#### Instructions for the task
Repeat the lines of the data that follow, please, starting at the first and stopping after the one with "# the centre of the underside of the feet.".

_ _ _ _

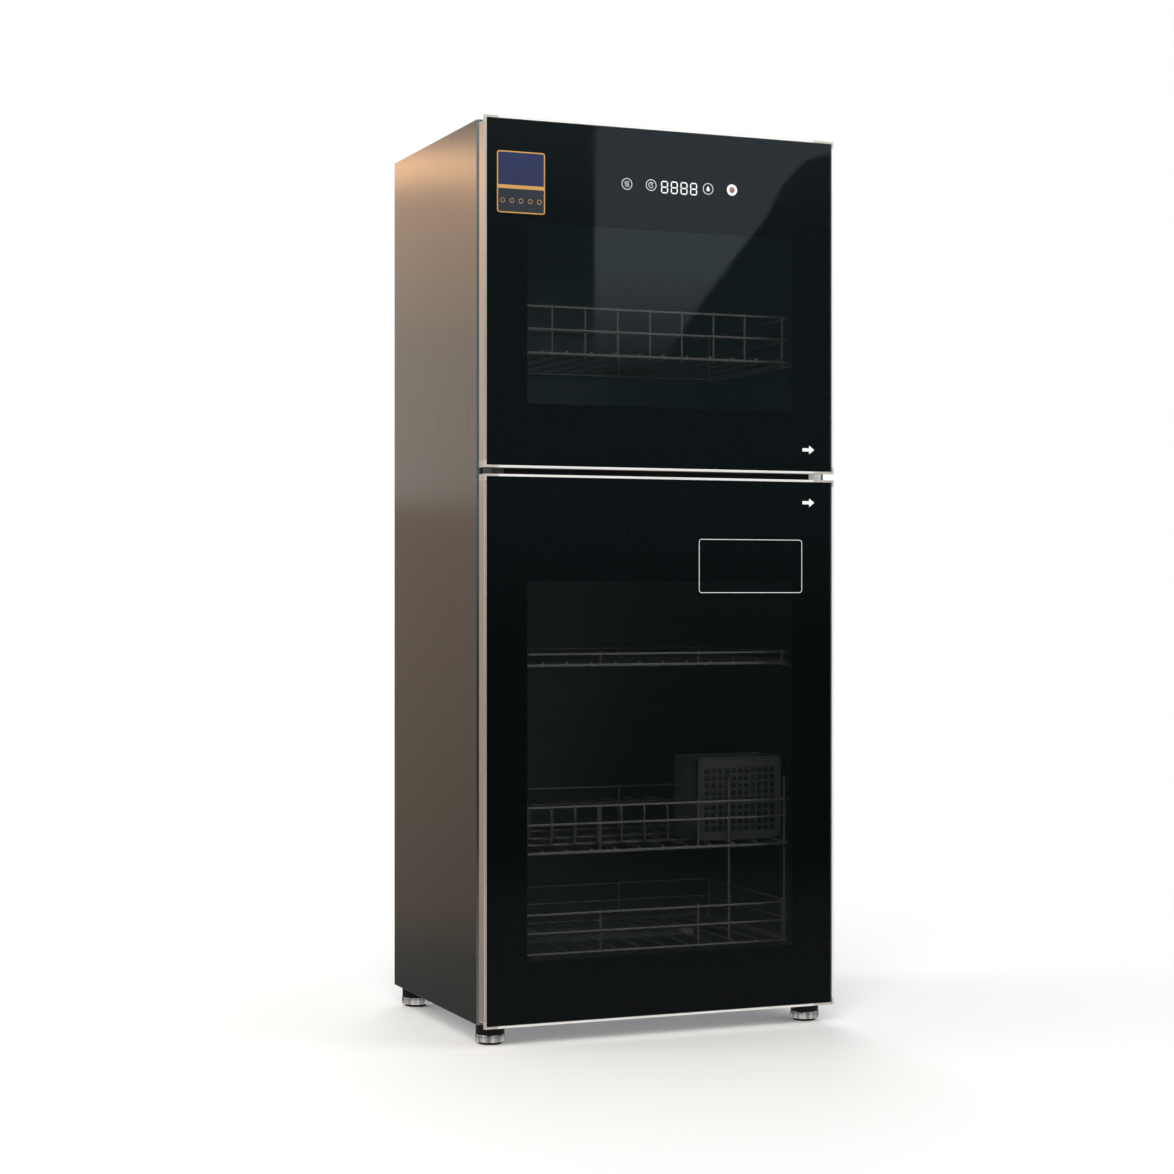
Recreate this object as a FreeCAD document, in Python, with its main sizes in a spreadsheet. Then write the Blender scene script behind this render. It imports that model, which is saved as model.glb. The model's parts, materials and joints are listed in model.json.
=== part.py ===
import FreeCAD, Part
import os
import re

import Sketcher

# Dish sterilizer cabinet: two compartments one above the other, each behind a glass door hinged on the
# left. Wire racks on wall runners draw out as the door in front of them opens.
# Millimetres. +X is to the right seen from the front, -Y is the front and +Z is up. The origin is at
# the centre of the underside of the feet.

DRIVING = {
    # overall
    "cabinet_width": 430,
    "cabinet_depth": 326,
    "door_stack": 1000,
    "foot_height": 22,
    "upper_door_height": 385.3,
    "door_gap": 7.3,
    "rear_projection": 2.5,
    "carcass_inset": 1,
    # sheet metal
    "sheet": 1,
    "bend_radius": 2.3,
    "front_flange": 20,
    "rear_flange": 12,
    "pan_depth": 12,
    "rail_depth": 15,
    "top_rail_height": 29,
    "middle_rail_below": 21,
    "middle_rail_above": 22,
    "bottom_rail_height": 30,
    # inner liners
    "wall_space": 30,
    "rear_space": 36,
    "liner_reveal": 3,
    "liner_flange": 8,
    "liner_corner": 12,
    # doors
    "door_thickness": 18,
    "gasket_gap": 6.2,
    "frame_lip": 2.5,
    "frame_wall": 1.5,
    "glass_thickness": 4,
    "glue_line": 0.2,
    "hinge_stile_width": 16,
    "grip_stile_width": 26,
    "grip_groove": 9,
    "grip_return": 9,
    "rail_height": 16,
    "corner_height": 7.5,
    "tenon_length": 15,
    "tenon_play": 0.1,
    "gasket_inset": 5,
    "gasket_width": 9,
    "gasket_thickness": 5.7,
    "gasket_corner": 3,
    "stile_fillet": 0.6,
    # hinges
    "hinge_in": 7,
    "hinge_back": 9.4,
    "pin_radius": 2.5,
    "pin_reach": 14,
    "running_fit": 0.05,
    "tongue_radius": 4.9,
    "tongue_neck": 1.2,
    "tongue_thickness": 3,
    "tongue_gap": 0.5,
    "bracket_gap": 0.35,
    "leaf_width": 28,
    "leaf_height": 15,
    "leaf_thickness": 2.5,
    "top_strap": 60,
    "bottom_strap": 40,
    # feet
    "foot_in": 19.5,
    "foot_clear": 2,
    "foot_rear_in": 26,
    "foot_disc_radius": 16,
    "foot_ring_radius": 16.6,
    "foot_pad_radius": 13.5,
    "foot_pad_height": 5.5,
    "foot_ring_height": 8,
    # racks
    "rack_play": 2,
    "rack_front": 9.8,
    "rack_rear": 10,
    "frame_wire": 2,
    "rail_wire": 1.5,
    "cross_wire": 1.4,
    "wire_gap": 0.04,
    "cross_count": 12,
    "cross_in": 20.2,
    "post_in": 22,
    "cup_rack_rise": 34,
    "plate_rack_rise": 113,
    "glass_rack_lift": 9.5,
    "upper_rack_rise": 101.8,
    "cup_low_rail": 26,
    "cup_high_rail": 47,
    "plate_low_rail": 34.5,
    "plate_high_rail": 54,
    "glass_rail": 15,
    "upper_low_rail": 29.5,
    "upper_high_rail": 55,
    "upright_top": 82,
    "bar_pitch": 40,
    "bar_count": 7,
    "runner_width": 11,
    "runner_drop": 8,
    "strip_width": 16,
    "strip_thickness": 1.2,
    "strip_front": 28,
    "strip_rear": 72,
    "strip_end": 18,
    "running_gap": 0.3,
    "divider_count": 8,
    "divider_height": 44,
    "divider_width": 70,
    "divider_bend": 10,
    # cutlery basket
    "basket_width": 112,
    "basket_depth": 66,
    "basket_height": 96,
    "basket_wall": 1.8,
    "basket_hole": 13,
    "basket_pitch": 16.4,
    "basket_columns": 6,
    "basket_side_columns": 3,
    "basket_rows": 5,
    "basket_front": 15,
    "basket_corner": 6,
    # drip tray
    "tray_height": 16,
    "tray_rear": 21,
    "tray_wall": 1,
    "tray_corner": 8,
    # touch controls
    "control_left": 150,
    "control_width": 170,
    "control_drop": 40,
    "control_height": 55,
    "control_wall": 1.4,
    "display_in": 60,
    "display_width": 49,
    "display_rise": 20,
    "display_height": 20,
    "display_depth": 8,
    "board_thickness": 1.6,
    "board_inset": 3,
    # lamp and heater
    "lamp_radius": 7.75,
    "lamp_in": 41,
    "lamp_drop": 20,
    "lamp_back": 190,
    "holder_length": 12,
    "holder_width": 22,
    "holder_drop": 2,
    "trough_flat": 32,
    "trough_width": 52,
    "trough_depth": 11,
    "heater_radius": 6,
    "heater_side": 40,
    "heater_rise": 15,
    "heater_in": 17,
    "ceramic_length": 14,
    "ceramic_wall": 2,
    "bracket_toe": 10,
    "bracket_width": 18,
    "reflector_low": 4,
    "reflector_bend": 30,
    "reflector_lift": 4,
    "reflector_hood": 12,
    # power board
    "power_width": 120,
    "power_height": 90,
    "power_thickness": 26,
    "power_rise": 120.3,
    "power_wall": 1.5,
    "board_gap": 2,
    # cord gland
    "gland_radius": 8,
    "gland_bore": 4,
    "gland_depth": 8,
    "gland_flange": 3.5,
    "gland_in": 60,
    "gland_rise": 60,
    # back panel
    "panel_corner": 4,
    "vent_rise": 210,
    "vent_slots": 6,
    "vent_middle": 8,
    "vent_width": 90,
    "vent_slot": 5,
    "vent_pitch": 13,
}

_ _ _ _

#### Correct response
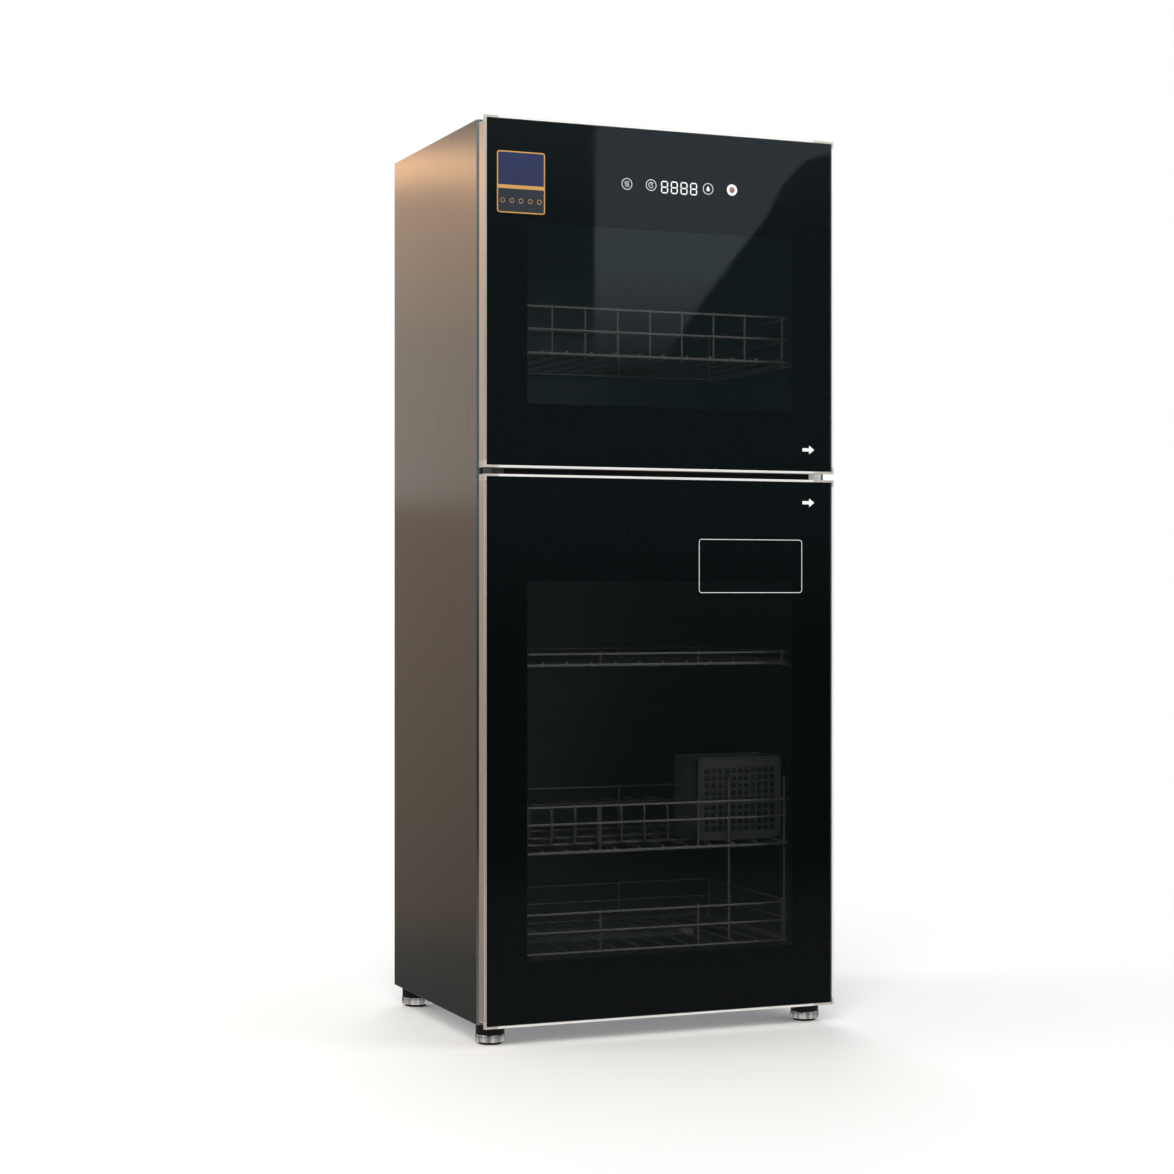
Recreate this object as a FreeCAD document, in Python, with its main sizes in a spreadsheet. Then write the Blender scene script behind this render. It imports that model, which is saved as model.glb. The model's parts, materials and joints are listed in model.json.
=== part.py ===
import FreeCAD, Part
import os
import re

import Sketcher

# Dish sterilizer cabinet: two compartments one above the other, each behind a glass door hinged on the
# left. Wire racks on wall runners draw out as the door in front of them opens.
# Millimetres. +X is to the right seen from the front, -Y is the front and +Z is up. The origin is at
# the centre of the underside of the feet.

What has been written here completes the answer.